Challenge.
Quote the listing below word for word, stopping after the line that contains "translate([armature_front - 1.4, 0, 51])".
## START
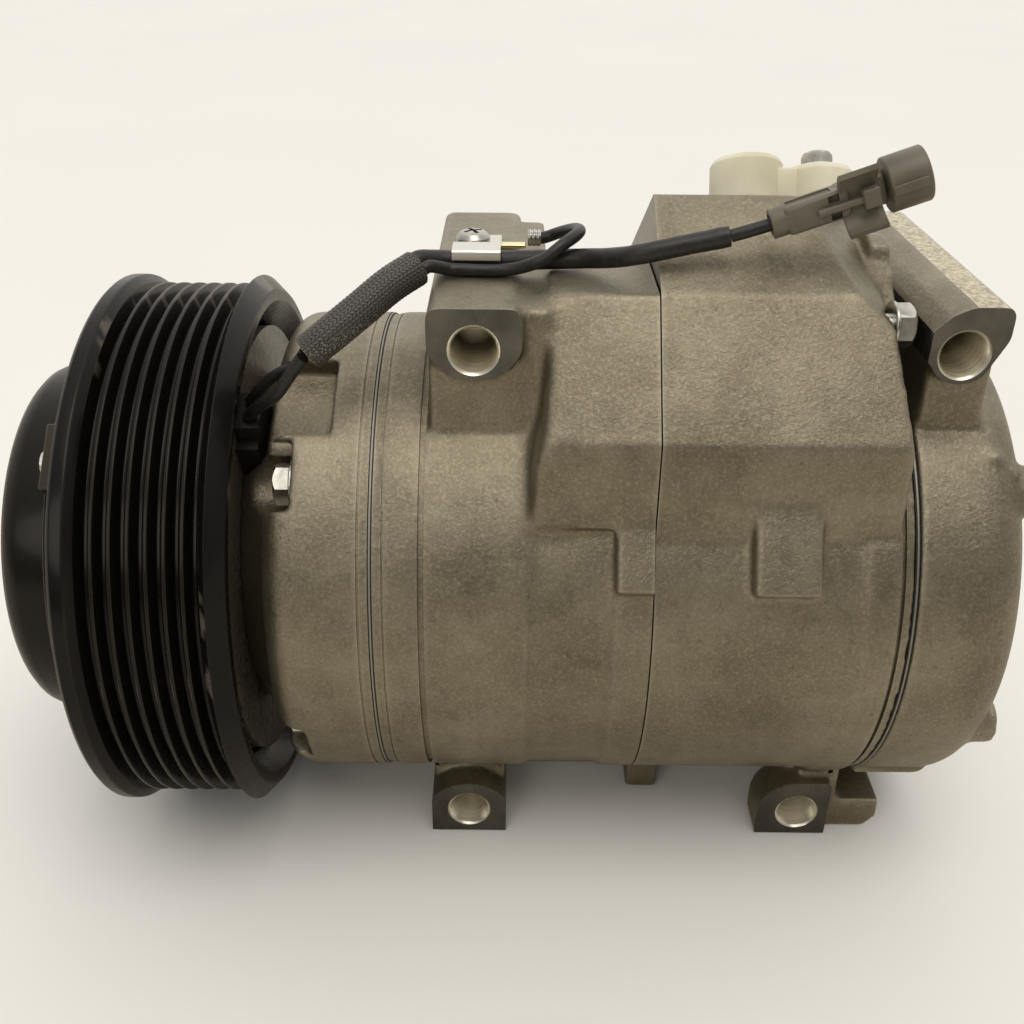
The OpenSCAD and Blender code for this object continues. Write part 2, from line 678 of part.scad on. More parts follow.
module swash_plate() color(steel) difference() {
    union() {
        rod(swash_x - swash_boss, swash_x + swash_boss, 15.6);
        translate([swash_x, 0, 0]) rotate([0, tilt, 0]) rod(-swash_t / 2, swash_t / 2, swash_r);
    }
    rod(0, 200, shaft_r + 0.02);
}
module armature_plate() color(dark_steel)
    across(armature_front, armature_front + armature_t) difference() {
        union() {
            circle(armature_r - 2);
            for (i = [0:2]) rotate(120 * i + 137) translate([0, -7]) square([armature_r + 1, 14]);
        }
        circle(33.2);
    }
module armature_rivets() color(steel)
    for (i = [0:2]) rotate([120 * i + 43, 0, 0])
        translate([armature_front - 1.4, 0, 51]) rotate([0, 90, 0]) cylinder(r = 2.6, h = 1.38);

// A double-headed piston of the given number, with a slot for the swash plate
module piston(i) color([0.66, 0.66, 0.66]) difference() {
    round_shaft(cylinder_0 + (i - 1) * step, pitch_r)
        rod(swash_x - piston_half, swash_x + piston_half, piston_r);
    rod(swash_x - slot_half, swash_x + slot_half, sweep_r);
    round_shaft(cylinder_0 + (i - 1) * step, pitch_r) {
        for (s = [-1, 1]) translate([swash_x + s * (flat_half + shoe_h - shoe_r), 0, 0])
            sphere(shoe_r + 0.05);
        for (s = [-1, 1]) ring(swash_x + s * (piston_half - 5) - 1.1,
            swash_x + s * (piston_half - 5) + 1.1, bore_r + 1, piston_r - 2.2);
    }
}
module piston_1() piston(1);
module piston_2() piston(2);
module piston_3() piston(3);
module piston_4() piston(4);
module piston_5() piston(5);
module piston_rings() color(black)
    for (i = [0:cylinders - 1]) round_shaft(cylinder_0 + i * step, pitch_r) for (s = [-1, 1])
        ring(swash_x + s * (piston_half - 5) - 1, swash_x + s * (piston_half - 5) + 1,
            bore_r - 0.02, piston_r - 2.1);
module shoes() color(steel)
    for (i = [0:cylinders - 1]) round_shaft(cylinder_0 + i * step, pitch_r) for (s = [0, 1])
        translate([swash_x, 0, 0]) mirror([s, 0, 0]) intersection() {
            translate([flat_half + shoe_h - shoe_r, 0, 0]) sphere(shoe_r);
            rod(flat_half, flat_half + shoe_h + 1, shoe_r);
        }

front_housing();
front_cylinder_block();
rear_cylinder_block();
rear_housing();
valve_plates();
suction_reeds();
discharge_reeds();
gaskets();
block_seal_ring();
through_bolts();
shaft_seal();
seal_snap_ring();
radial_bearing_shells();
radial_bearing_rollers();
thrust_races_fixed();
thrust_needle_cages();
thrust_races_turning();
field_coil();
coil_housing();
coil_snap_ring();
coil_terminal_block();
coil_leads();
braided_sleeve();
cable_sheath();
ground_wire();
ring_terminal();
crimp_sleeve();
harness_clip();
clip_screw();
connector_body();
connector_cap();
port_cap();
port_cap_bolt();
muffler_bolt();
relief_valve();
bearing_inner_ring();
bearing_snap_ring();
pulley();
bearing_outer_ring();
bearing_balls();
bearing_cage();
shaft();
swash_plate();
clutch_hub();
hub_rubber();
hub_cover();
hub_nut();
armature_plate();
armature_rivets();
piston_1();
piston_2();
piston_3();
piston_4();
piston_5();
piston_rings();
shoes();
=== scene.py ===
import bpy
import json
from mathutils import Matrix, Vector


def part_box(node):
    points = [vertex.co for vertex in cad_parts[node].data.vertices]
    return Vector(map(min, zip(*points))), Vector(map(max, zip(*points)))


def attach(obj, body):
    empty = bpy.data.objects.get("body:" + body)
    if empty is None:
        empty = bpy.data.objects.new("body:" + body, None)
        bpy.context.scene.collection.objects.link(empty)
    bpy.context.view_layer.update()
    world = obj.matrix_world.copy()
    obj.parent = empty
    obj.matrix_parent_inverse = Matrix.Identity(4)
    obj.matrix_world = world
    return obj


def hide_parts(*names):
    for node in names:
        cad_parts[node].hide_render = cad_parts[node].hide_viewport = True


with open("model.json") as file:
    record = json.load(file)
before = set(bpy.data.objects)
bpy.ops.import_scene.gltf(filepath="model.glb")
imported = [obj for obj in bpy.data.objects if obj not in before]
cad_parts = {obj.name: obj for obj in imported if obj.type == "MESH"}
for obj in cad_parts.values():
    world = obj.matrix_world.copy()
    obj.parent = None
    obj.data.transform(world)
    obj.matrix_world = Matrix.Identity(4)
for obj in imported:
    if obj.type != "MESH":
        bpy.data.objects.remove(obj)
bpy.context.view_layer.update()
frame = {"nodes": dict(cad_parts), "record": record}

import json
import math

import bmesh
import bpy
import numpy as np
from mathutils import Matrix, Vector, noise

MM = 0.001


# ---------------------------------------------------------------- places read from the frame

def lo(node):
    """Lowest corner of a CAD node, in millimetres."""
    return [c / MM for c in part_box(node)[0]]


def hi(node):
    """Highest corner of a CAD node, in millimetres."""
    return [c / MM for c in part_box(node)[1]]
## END
Answer in full.
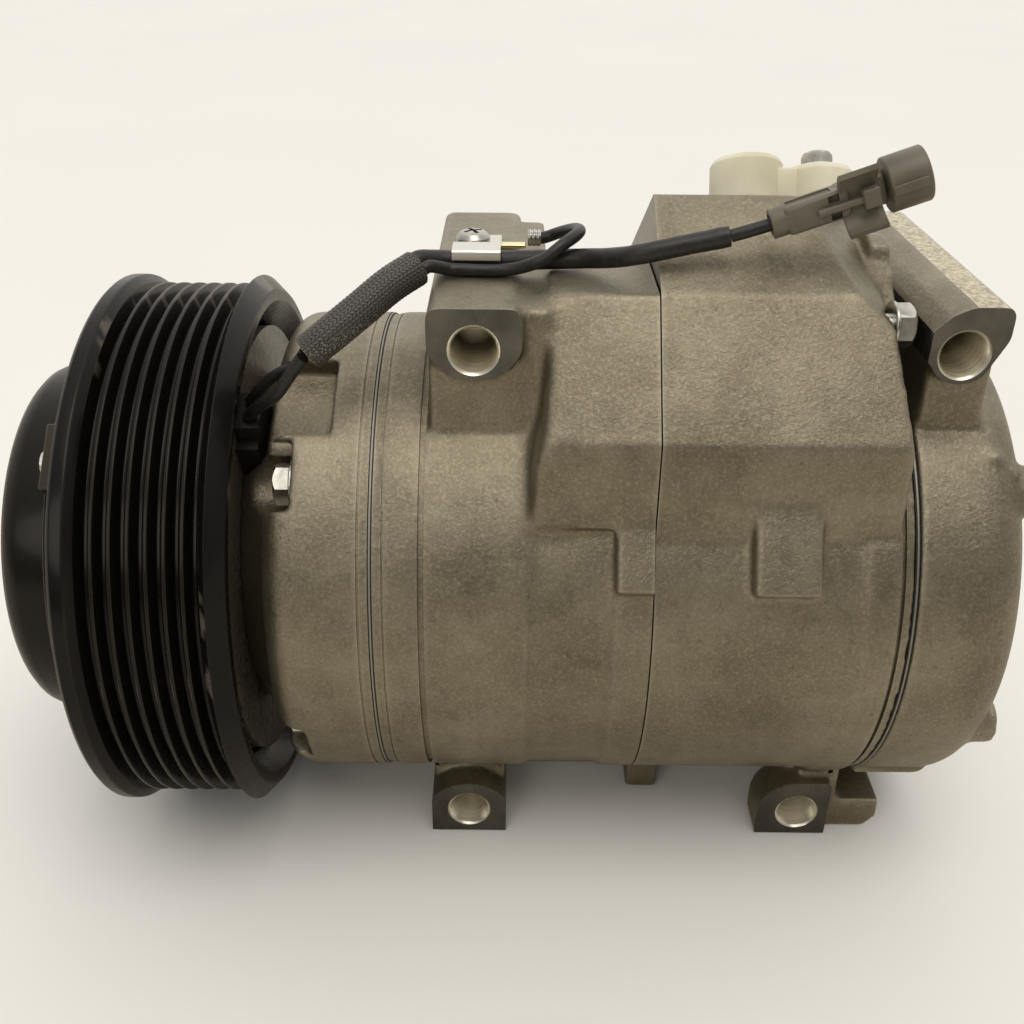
The OpenSCAD and Blender code for this object continues. Write part 2, from line 678 of part.scad on. More parts follow.
module swash_plate() color(steel) difference() {
    union() {
        rod(swash_x - swash_boss, swash_x + swash_boss, 15.6);
        translate([swash_x, 0, 0]) rotate([0, tilt, 0]) rod(-swash_t / 2, swash_t / 2, swash_r);
    }
    rod(0, 200, shaft_r + 0.02);
}
module armature_plate() color(dark_steel)
    across(armature_front, armature_front + armature_t) difference() {
        union() {
            circle(armature_r - 2);
            for (i = [0:2]) rotate(120 * i + 137) translate([0, -7]) square([armature_r + 1, 14]);
        }
        circle(33.2);
    }
module armature_rivets() color(steel)
    for (i = [0:2]) rotate([120 * i + 43, 0, 0])
        translate([armature_front - 1.4, 0, 51]) rotate([0, 90, 0]) cylinder(r = 2.6, h = 1.38);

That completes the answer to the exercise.